Of course he didn’t say it that way. He said: “When I set out to win the bet, I realized that many of the details that have to be stated explicitly in McCarthy’s elegant scheme can be finessed.”
I like that. Finessed. To me that means he realized he could push the details out to the context and away from the syntax. Instead of locating all the information required in the syntax, many of the details would be ambient. They’d be around. He’d change space by changing the scope. And he’d change time by pushing the processing to late, late, late in the cycle. Dynamic binding is a choice about time and nothing else. First class objects are objects that exist at runtime. They have to be fully formed at runtime. If they were processed earlier, then they wouldn’t have to be.
He said he needed: “a protected way to access and change the relationships of the static and dynamic environment”. No problem. We will change space by confining the scope to that inside an object. Put the processing inside an object, a context object, and then you have complete control over what happens. “I extend(ed) the eval by distributing it”
If you evaluate the (eval foo) as above, then it will happen. Period. No buts. A message in Smalltalk is the location of a letter and not the actual letter. It’s a request for something to happen. And before it happens there are options: the object can ignore it, throw an exception, delegate, or do anything it likes with the request.
Appendix II also talks about the process counter (PC) in both objects and how they have to be synchronized. “Delayed receipt requires the PC counter of the receiver and the sender to be manipulated at the same time.” I’m not quite under that yet. As there is a PC counter in every context object, it shouldn’t take too long.
Interestingly, Matz didn’t have this same kind of resistance when adding eval to Ruby. Avi Bryant says that it can be used for doing Lisp-like programming in the Ruby language:
Since I often see the programming language world (at least, the small enlightened part of it) as being divided into the LISP camp and the Smalltalk camp, it's nice to see something like Ruby strike a decent balance between the two. My particular style of writing Ruby is an interesting example of this: Ruby has the peculiarity that code inside a class definition, but outside a method definition, is evaluated in the context of the class object.
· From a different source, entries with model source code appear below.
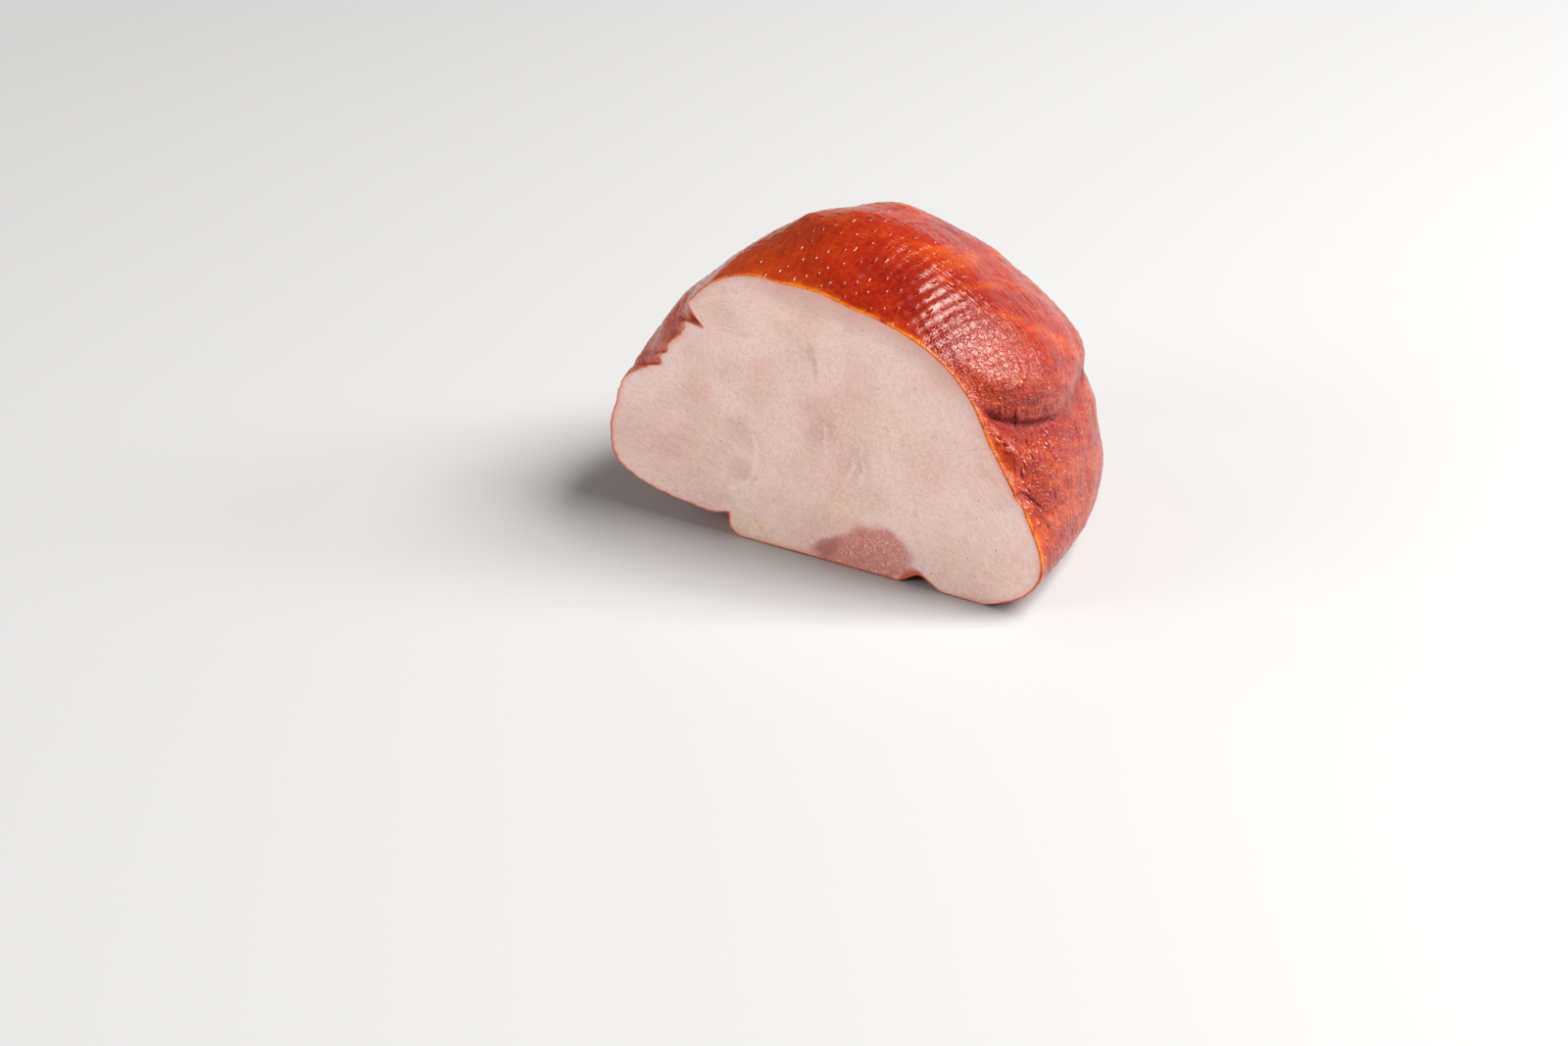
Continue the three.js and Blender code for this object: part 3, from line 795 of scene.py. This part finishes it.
    # a blush towards the edge, and the rind, thicker at the left and below than at the top right
    blush = (1 - g.step(inside + g.noise(p, 5, 2) * 1.5, 0.8, 4.5)) * (1 - redMuscle * 0.8)
    colour = g.blend(blush * 0.6, colour, look["blush"])
    thick = 0.7 - topEdge * 0.4 + g.noise(p, 2.5, 2) * 0.5
    for x, z, wide, more in rindThick:
        thick = thick + patchMask(g, p, x, z, wide, wide, 0, 0.6) * more
    colour = g.blend((1 - g.step(inside / thick, 0.35, 1.15)) * 0.9, colour, look["rind"])
    height = fibre * look["fibreHigh"] + g.noise(p, 3, 2) * look["unevenHigh"] - pore * look["poreDeep"]
    return g.finish({
        "Base Color": colour, "Roughness": look["roughness"], "Normal": g.bump(height, 0.6),
        "Coat Weight": look["coat"], "Coat Roughness": look["coatRoughness"], "IOR": look["ior"],
        "Subsurface Weight": look["glow"], "Subsurface Radius": look["glowTint"],
        "Subsurface Scale": look["glowReach"]})


# The floor and the light from all round.
stageLook = {
    "floorSize": 6, "floor": screen(185, 184, 183), "floorTone": screen(175, 174, 173),
    "world": screen(240, 242, 245), "worldStrength": 0.1,
}

# Where the camera stands, as the photograph was taken: degrees round and up, what it looks at, how
# far off, and its lens.
view = {"azimuth": 32.2, "elevation": 26.0, "aim": (-20.1, -52.9, 4.5), "distance": 1325.5, "lens": 85}

# Soft lights: the way they come from, how far off, size in m and power.
lights = {
    "key": {"from": (0.53, 0.24, 0.8), "distance": 2.2, "size": (1.3, 1.3), "power": 100},
    "left": {"from": (-0.92, -0.1, 0.32), "distance": 2.0, "size": (1.0, 1.0), "power": 5},
    "right": {"from": (0.78, 0.45, 0.42), "distance": 2.4, "size": (0.6, 0.6), "power": 21},
    "back": {"from": (-0.1, 1.0, 0.12), "distance": 1.6, "size": (2.0, 0.5), "power": 2},
    "front": {"from": (-0.55, -0.8, 0.3), "distance": 2.2, "size": (1.3, 1.3), "power": 26},
}


# A unit vector from its azimuth and elevation: azimuth 0 stands at -Y.
def towards(azimuth, elevation):
    a, e = np.radians([azimuth, elevation])
    return Vector((np.sin(a) * np.cos(e), -np.cos(a) * np.cos(e), np.sin(e)))


# A pale flat floor, a square about the origin.
def makeFloor():
    g = Nodes("paleFloor")
    tint = g.blend(g.noise(g.place(), 180, 2) * 0.06, stageLook["floor"], stageLook["floorTone"])
    material = g.finish({"Base Color": tint, "Roughness": 0.7})
    half = stageLook["floorSize"] / 2
    corners = [(-half, -half, 0), (half, -half, 0), (half, half, 0), (-half, half, 0)]
    mesh = bpy.data.meshes.new("floor")
    mesh.from_pydata(corners, [], [(0, 1, 2, 3)])
    mesh.materials.append(material)
    floor = bpy.data.objects.new("floor", mesh)
    bpy.context.scene.collection.objects.link(floor)


# The world's pale light, and soft area lights that face the ham.
def makeLights():
    world = bpy.data.worlds.new("studio")
    bpy.context.scene.world = world
    world.use_nodes = True
    background = world.node_tree.nodes["Background"]
    background.inputs["Color"].default_value = stageLook["world"]
    background.inputs["Strength"].default_value = stageLook["worldStrength"]
    for name, light in lights.items():
        data = bpy.data.lights.new(name, "AREA")
        data.shape = "RECTANGLE"
        data.size, data.size_y = light["size"]
        data.energy = light["power"]
        lamp = bpy.data.objects.new(name, data)
        way = Vector(light["from"]).normalized()
        lamp.location = way * light["distance"] + Vector((0, 0, 0.05))
        lamp.rotation_euler = way.to_track_quat("Z", "Y").to_euler()
        bpy.context.scene.collection.objects.link(lamp)


# The camera looks back along the way it stands from what it aims at.
def makeCamera():
    way = towards(view["azimuth"], view["elevation"])
    data = bpy.data.cameras.new("camera")
    data.lens = view["lens"]
    data.sensor_width = 36
    camera = bpy.data.objects.new("camera", data)
    camera.location = Vector(view["aim"]) * mm + way * view["distance"] * mm
    camera.rotation_euler = way.to_track_quat("Z", "Y").to_euler()
    bpy.context.scene.collection.objects.link(camera)
    bpy.context.scene.camera = camera


piece = makeHam(skinMaterial(), meatMaterial())
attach(piece, "root")
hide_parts("leg_ham")
print("stage: floor, lights and camera")
makeFloor()
makeLights()
makeCamera()
bpy.context.scene.view_settings.view_transform = "Standard"
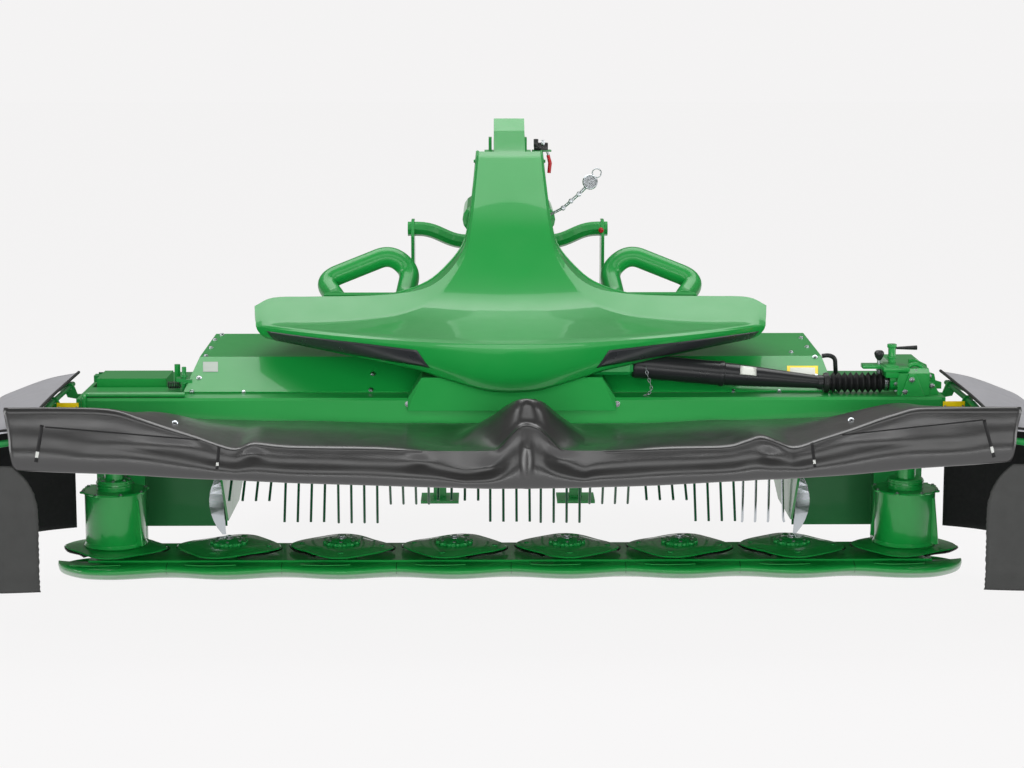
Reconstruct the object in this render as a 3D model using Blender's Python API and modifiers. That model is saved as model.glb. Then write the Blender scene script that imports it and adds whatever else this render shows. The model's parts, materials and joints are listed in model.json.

In other words, this code class Foo def some_method(x) x * 2 end print self end will print "Foo". This means that it is possible to write class methods that use eval to act more or less like macros, but macros that can be overridden by subclasses, etc.
Sometimes what looks whole and incontestable is made up of smaller parts. Sometimes there are new criteria waiting to be found. Like muons.
I took a crack at drawing the object model for Squeak. Feedback welcome.
For contrast, here are some object model diagrams of Ruby provided from Paolo Perotta’s excellent book Metaprogramming Ruby.
I read “Metaprogramming Ruby” asking myself why Rubyists didn’t have a debugger like we have. What was different about our object model that allowed us to have our debugger?
It’s not just a deeper object model. It’s a more rigorous implementation of the language. Ruby has a “create as needed” philosophy. Smalltalk has a “consistency of implementation” philosophy.
The things that stand out to me about Ruby are instance variables and eigenclasses. Chapter 5 of the Bluebook says metaclasses were created to give classes customizable initialization. That appears to me to be what Ruby doesn’t have – constructor methods. It has :new and :new() (OK, ActiveRecord has :create for automatic generation of setters and getters). You cannot initialize an object and set the values of instance variables in one message.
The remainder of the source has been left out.